Y de repente hemos descubierto que los prostíbulos estaban abiertos. Y lo hemos sabido de casualidad, cuando algunas comunidades autónomas han anunciado que decidían cerrarlos a causa de la Covid. Solo con conocer la noticia tuve varias reacciones, y no necesariamente por este orden: 1/ Incredulidad. ¿Los teatros han estado cerrados y los puticlubs no?, 2/ ¿Distancia? ¿Mascarilla? ¿Manos? ¿Sí? ¿Cómo? ¿Cuál de los dos?, 3/ A los puteros les puede tanto la cosa que no les importa infectar a las chicas ni infectarse ellos?, 4/ ¿Los locales obligan a los clientes a pasar controles?, 5/ ¿A las chicas que tienen que arriesgarse a sufrir las enfermedades habituales del gremio y ahora el coronavirus, les hacen pruebas? ¿Tienen alguna supervisión profesional? y 6/ ¿Teniendo en cuenta que hay cosas con las cuales no acaba ni la Covid, como son el tráfico de drogas, la violencia de género o la prostitución y que lamentablemente siempre habrá clientes, ¿qué pasa con las chicas que en vez de estar en un local ahora seguramente tendrán que buscarse la vida por la calle o en cualquier piso de mala muerte?
Y a partir de aquí el debate sobre abolición o legalización. Muy complicado. Uno de estos que tendríamos que aprovechar para hacerlo, pero que igual que el de los geriátricos, no haremos.
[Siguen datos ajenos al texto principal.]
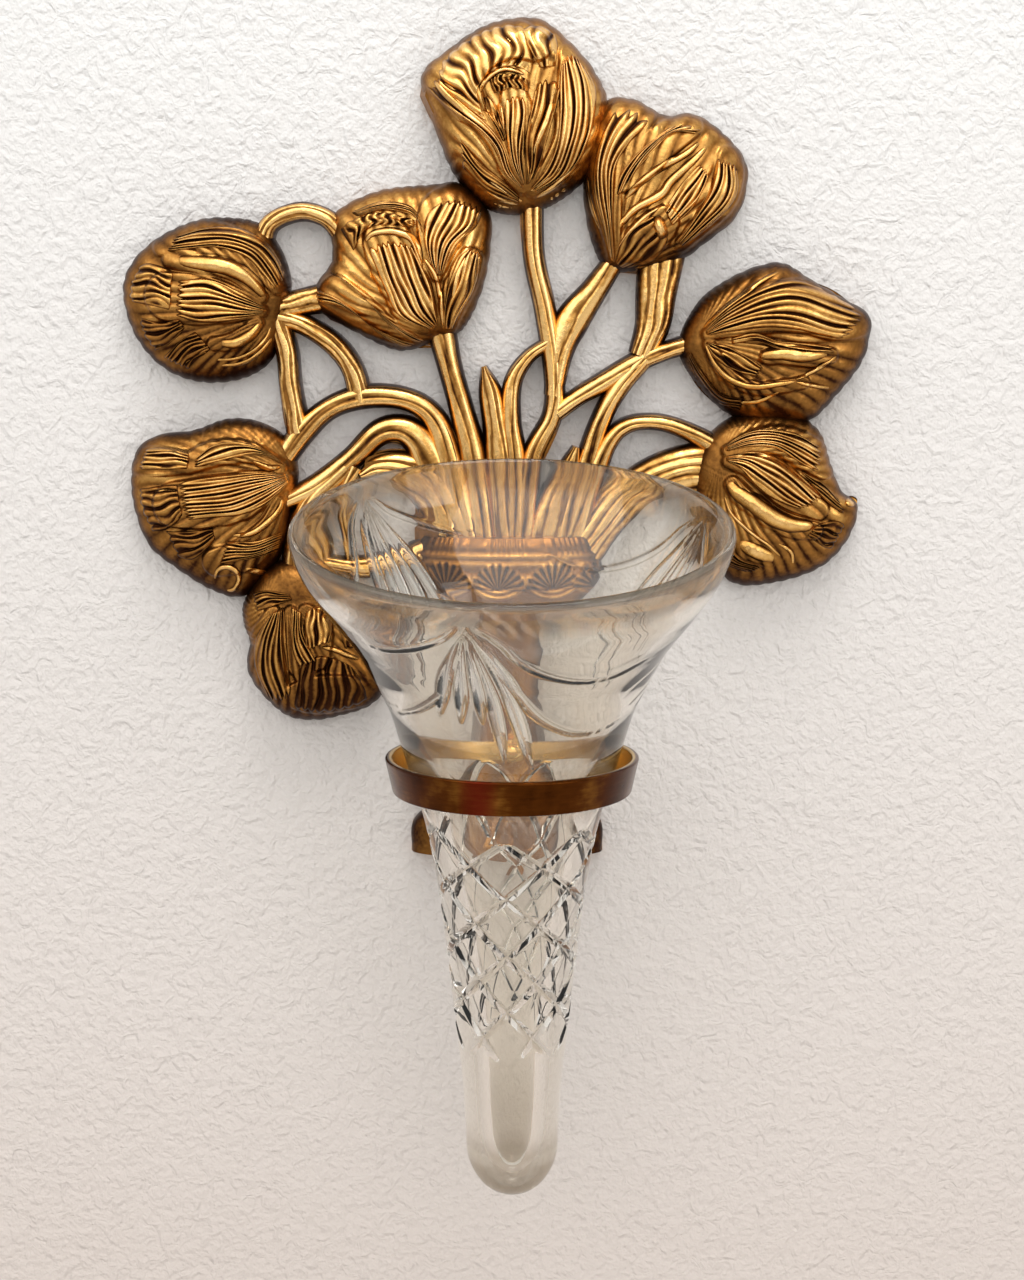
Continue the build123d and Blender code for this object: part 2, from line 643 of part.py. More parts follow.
# hanger_ring: a wire D whose straight leg turns in the strap
with BuildPart() as hanger_ring:
    with BuildLine(hanger_plane) as wire_path:
        leg = Line((0, 0), (wire_ring_radius - wire_corner, 0))
        corner = JernArc(leg @ 1, leg % 1, wire_corner, 90)
        side = Line(corner @ 1, corner @ 1 + (0, wire_ring_leg))
        crown_arc = JernArc(side @ 1, side % 1, wire_ring_radius, 180)
        far_side = Line(crown_arc @ 1, crown_arc @ 1 - (0, wire_ring_leg))
        far_corner = JernArc(far_side @ 1, far_side % 1, wire_corner, 90)
        Line(far_corner @ 1, leg @ 0)
    with BuildSketch(Plane(origin=hanger_plane.origin, x_dir=(0, 1, 0), z_dir=(1, 0, 0))) as wire_section:
        Circle(wire_radius)
    sweep()
hanger_ring.part.label = "hanger_ring"

# hanger_strap: a folded plate whose barrel holds the wire, flat on the pad inside the top tulip
with BuildPart() as hanger_strap:
    with BuildSketch(Plane(origin=hanger_plane.origin, x_dir=(0, 1, 0), z_dir=(1, 0, 0))) as barrel:
        Circle(barrel_radius)
        with Locations((-barrel_radius + strap_thickness / 2, -strap_length / 2)):
            Rectangle(strap_thickness, strap_length)
        Circle(wire_radius + wire_clearance, mode=Mode.SUBTRACT)
    extrude(amount=strap_width / 2, both=True)
    with BuildSketch(hanger_plane) as strap_hole:
        with Locations((0, hanger_screw_rise)):
            Circle(hanger_screw_radius + screw_hole_clearance)
    extrude(amount=2 * barrel_radius, mode=Mode.SUBTRACT)
hanger_strap.part.label = "hanger_strap"

# hanger_screw: a small slotted screw through the strap into the pad
with BuildPart() as hanger_screw:
    with Locations(hanger_screw_plane):
        Cylinder(hanger_head_radius, hanger_head_height, align=(Align.CENTER, Align.CENTER, Align.MAX))
        Cylinder(
            hanger_screw_radius,
            strap_thickness + hanger_screw_length,
            align=(Align.CENTER, Align.CENTER, Align.MIN),
        )
    fillet(hanger_screw.edges().sort_by(Axis.Y)[-1], hanger_head_height / 2)
    with BuildSketch(hanger_screw_plane.offset(-hanger_head_height)) as hanger_slot:
        Rectangle(3 * hanger_head_radius, hanger_slot_width)
    extrude(amount=hanger_head_height / 2, mode=Mode.SUBTRACT)
hanger_screw.part.label = "hanger_screw"

pieces = {
    "tulip_plaque": tulip_plaque,
    "holder_ring": holder_ring,
    "ring_spacer": ring_spacer,
    "ring_washer": ring_washer,
    "ring_screw": ring_screw,
    "glass_tube": glass_tube,
    "hanger_strap": hanger_strap,
    "hanger_ring": hanger_ring,
    "hanger_screw": hanger_screw,
}
os.makedirs("parts", exist_ok=True)
for name, piece in pieces.items():
    export_step(piece.part, f"parts/{name}.step")
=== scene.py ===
"""Wall mounted glass flower tube: tulips cast in brass, an urn, a ring and a cut-glass trumpet.

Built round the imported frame, in metres: +X right, +Y into the wall, +Z up.
"""

import math

import bmesh
import bpy
import numpy as np
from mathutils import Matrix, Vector


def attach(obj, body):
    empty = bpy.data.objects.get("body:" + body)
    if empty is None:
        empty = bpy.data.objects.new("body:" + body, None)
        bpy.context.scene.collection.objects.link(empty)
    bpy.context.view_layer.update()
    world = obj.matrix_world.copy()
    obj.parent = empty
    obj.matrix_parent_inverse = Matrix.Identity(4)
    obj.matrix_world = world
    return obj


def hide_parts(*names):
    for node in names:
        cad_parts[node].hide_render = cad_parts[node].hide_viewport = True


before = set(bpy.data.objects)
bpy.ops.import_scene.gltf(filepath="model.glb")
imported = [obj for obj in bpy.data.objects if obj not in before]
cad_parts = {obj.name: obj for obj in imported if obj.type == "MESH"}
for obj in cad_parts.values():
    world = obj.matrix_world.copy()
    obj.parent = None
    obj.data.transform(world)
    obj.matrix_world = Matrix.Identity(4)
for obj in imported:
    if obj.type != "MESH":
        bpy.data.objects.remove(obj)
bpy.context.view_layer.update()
scene = bpy.context.scene
MM = 0.001
TURN = 2 * math.pi

# The view that the shapes were read from: pixels for the picture, metres for the eye
PICTURE_HEIGHT = 1280.0
FOCAL = 2080.0
MIDDLE = (512.0, 640.0)
DOWN = math.radians(8.8)
DISTANCE = 0.65085
EYE = np.array((0.0, -0.6432, 0.12922))


def on_ray(column, row, off_wall):
    """Where the sight line through a pixel stands off_wall metres in front of the wall."""
    across = np.asarray(column, float) - MIDDLE[0]
    up = MIDDLE[1] - np.asarray(row, float)
    ray_y = FOCAL * math.cos(DOWN) + up * math.sin(DOWN)
    ray_z = -FOCAL * math.sin(DOWN) + up * math.cos(DOWN)
    reach = (-np.asarray(off_wall, float) - EYE[1]) / ray_y
    return np.stack([EYE[0] + reach * across, EYE[1] + reach * ray_y, EYE[2] + reach * ray_z], axis=-1)


# Lines and forms that the pieces share
STEPS_BETWEEN = 24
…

Si aboles, la prostitución seguirá existiendo, pero cada vez más fuera de control y, por lo tanto, las chicas estarán más desamparadas y más en manos de las mafias. Si legalizas, aceptas y normalizas que una mujer venda su cuerpo a un desconocido, pero le puedes dar seguridad social, paro y una jubilación. Y en caso de pandemia, un ERTE y ayudas.
Total, que empecé a buscar información sobre la cuestión y pedí opinión a RM, una amiga que domina estos temas. Y RM me envió esta noticia con una nota que decía: "Va, para que te entretengas".
La noticia explicaba que una joven alemana de 25 años, informática en paro, envió su currículum a varias empresas y bases de datos. En él explicaba que había trabajado en una cafetería como camarera. El dueño de un bar nocturno se interesó por su perfil y ella le llamó. La oferta era trabajar en un burdel ofreciendo "servicios sexuales a los clientes". Ahora usted me dirá: "Pues decía que no y listos". Ya, pero la legislación laboral alemana establecía entonces que cualquier persona menor de 55 años que llevara más de un año en paro estaba obligada a aceptar cualquier trabajo. Si lo rechazaba se le recortaban los derechos y las prestaciones y ayudas relacionadas con el paro... y como allí la prostitución es legal...
"¿Pero cómo puede ser esto? Es una barbaridad", pensé yo y, seguramente, usted. Ya, pero el legislador decidió que no podía establecer diferencias entre los diversos tipos de bares porque habría sido una discriminación. Por lo tanto el "empresario" cumplía la ley. Y de hecho argumentó que si él pagaba impuestos por las ganancias de un negocio legal, ¿por qué no podía ofrecer trabajo a quien estuviera apuntada en una base de datos pública?
Al final parece ser que la chica pudo rechazar el trabajo y no perdió ningún derecho, pero la historia nos demuestra que hay leyes injustas que no solo tenemos el derecho sino la obligación de desobedecer, que el garantismo está muy bien mientras no cae en el papanatismo y que, a veces, todo es más complicado de lo que parece. Y me quedo en eso último.
Imaginese que usted en el mes de marzo tenía un trabajo precario o "en negro", por ejemplo relacionado con el turismo, o era un pequeño negocio que le permitía vivir al día. E imagine que entre el confinamiento y lo que ha venido después, usted no ha ingresado un euro desde entonces. ¿Aceptaría cualquier trabajo, con las condiciones que fueran, incluida la prostitución, si no tuviera alternativa?